“There is an aspiration that binds us. It is the dream of justice for a beloved community. It is the belief that extremes and excesses of inequality must be reduced so that each person is free to develop his or her full potential.”
Paul Wellstone died in a plane crash with his wife Sheila and daughter Marcia while campaigning for his third term as U.S. Senator from Minnesota. One of the most progressive voices in the Senate, he was for affordable health care, strict environment protection, campaign finance reform, raising the minimum wage, arms control, veterans’ benefits, gay rights, and protecting Social Security and Medicare from privatization. He was opposed to extravagant expenditures on weapons. He voted against the Iraq War resolution shortly before his death.
Wellstone was born July 21, 1944, the son of immigrant Russian Jews.

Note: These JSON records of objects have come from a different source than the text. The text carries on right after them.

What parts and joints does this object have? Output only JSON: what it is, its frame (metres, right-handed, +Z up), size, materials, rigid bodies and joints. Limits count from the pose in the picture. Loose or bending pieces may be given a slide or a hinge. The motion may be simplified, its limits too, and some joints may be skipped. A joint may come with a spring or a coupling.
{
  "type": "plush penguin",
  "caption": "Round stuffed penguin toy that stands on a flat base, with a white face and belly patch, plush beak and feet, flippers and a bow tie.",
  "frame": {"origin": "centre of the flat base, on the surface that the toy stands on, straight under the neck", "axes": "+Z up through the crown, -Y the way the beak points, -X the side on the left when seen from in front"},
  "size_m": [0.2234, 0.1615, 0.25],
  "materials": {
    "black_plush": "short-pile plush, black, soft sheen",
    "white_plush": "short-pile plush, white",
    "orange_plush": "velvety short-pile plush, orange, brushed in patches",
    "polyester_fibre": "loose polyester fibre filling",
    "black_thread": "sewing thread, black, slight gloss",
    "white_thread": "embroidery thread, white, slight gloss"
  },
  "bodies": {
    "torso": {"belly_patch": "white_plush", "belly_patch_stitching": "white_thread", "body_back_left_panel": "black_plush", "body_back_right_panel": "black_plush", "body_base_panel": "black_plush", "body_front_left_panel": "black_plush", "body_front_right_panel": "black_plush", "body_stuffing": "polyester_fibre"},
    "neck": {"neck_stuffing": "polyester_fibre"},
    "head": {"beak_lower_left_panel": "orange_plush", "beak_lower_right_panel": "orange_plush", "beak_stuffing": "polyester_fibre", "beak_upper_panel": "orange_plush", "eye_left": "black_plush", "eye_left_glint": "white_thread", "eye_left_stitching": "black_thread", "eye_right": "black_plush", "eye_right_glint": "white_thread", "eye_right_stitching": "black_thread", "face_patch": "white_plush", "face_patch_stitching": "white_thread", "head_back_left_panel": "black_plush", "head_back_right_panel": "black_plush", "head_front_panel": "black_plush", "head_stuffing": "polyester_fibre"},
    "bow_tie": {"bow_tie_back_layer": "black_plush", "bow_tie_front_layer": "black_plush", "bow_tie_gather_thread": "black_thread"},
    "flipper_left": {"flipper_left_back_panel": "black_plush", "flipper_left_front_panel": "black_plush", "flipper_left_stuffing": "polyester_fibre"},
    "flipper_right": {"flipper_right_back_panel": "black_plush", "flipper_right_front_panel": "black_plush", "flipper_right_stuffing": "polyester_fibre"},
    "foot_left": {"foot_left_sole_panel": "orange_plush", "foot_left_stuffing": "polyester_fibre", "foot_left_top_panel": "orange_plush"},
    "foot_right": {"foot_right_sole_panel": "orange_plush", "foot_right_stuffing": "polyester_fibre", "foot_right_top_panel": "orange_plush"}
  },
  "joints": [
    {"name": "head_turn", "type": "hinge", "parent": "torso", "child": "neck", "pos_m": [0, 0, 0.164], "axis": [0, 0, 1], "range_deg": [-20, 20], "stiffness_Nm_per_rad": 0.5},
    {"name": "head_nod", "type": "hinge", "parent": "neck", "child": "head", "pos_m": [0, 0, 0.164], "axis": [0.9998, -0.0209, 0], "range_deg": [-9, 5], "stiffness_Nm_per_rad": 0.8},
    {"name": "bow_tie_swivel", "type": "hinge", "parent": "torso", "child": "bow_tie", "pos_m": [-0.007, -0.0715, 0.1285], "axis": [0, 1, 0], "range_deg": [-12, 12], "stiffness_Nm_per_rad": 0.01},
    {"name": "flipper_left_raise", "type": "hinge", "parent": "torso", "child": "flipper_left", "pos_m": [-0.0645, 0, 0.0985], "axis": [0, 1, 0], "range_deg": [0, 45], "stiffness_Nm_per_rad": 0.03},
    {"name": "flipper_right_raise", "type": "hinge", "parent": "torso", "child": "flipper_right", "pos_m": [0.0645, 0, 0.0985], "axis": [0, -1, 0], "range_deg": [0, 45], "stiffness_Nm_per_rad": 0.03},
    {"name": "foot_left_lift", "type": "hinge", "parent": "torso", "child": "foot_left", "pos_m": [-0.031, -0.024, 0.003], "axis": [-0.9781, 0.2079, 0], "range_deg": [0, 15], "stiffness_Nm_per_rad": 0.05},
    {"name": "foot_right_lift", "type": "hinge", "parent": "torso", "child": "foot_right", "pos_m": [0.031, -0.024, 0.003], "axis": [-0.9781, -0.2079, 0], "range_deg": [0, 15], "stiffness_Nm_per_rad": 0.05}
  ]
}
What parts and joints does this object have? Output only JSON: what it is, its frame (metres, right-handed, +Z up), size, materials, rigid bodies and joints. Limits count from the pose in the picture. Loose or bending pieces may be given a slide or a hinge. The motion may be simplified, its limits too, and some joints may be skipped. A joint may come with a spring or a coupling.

He grew up in Virginia and went on a scholarship to the University of North Carolina where he was a champion wrestler and earned a B.A. and Ph. D. in political science. In 1970 he began teaching at Carleton College in Northfield, Minnesota, while continuing as a political activist. He protested the Vietnam War, mobilized welfare mothers, organized for nuclear disarmament, and was arrested sitting in at a bank that had foreclosed on local farmers. In 1990 Wellstone ran a liberal, populist campaign for Senator, winning against an incumbent.
Wellstone said, “Politics is not about power. Politics is not about money. Politics is not about winning for the sake of winning. Politics is about the improvement of people’s lives.”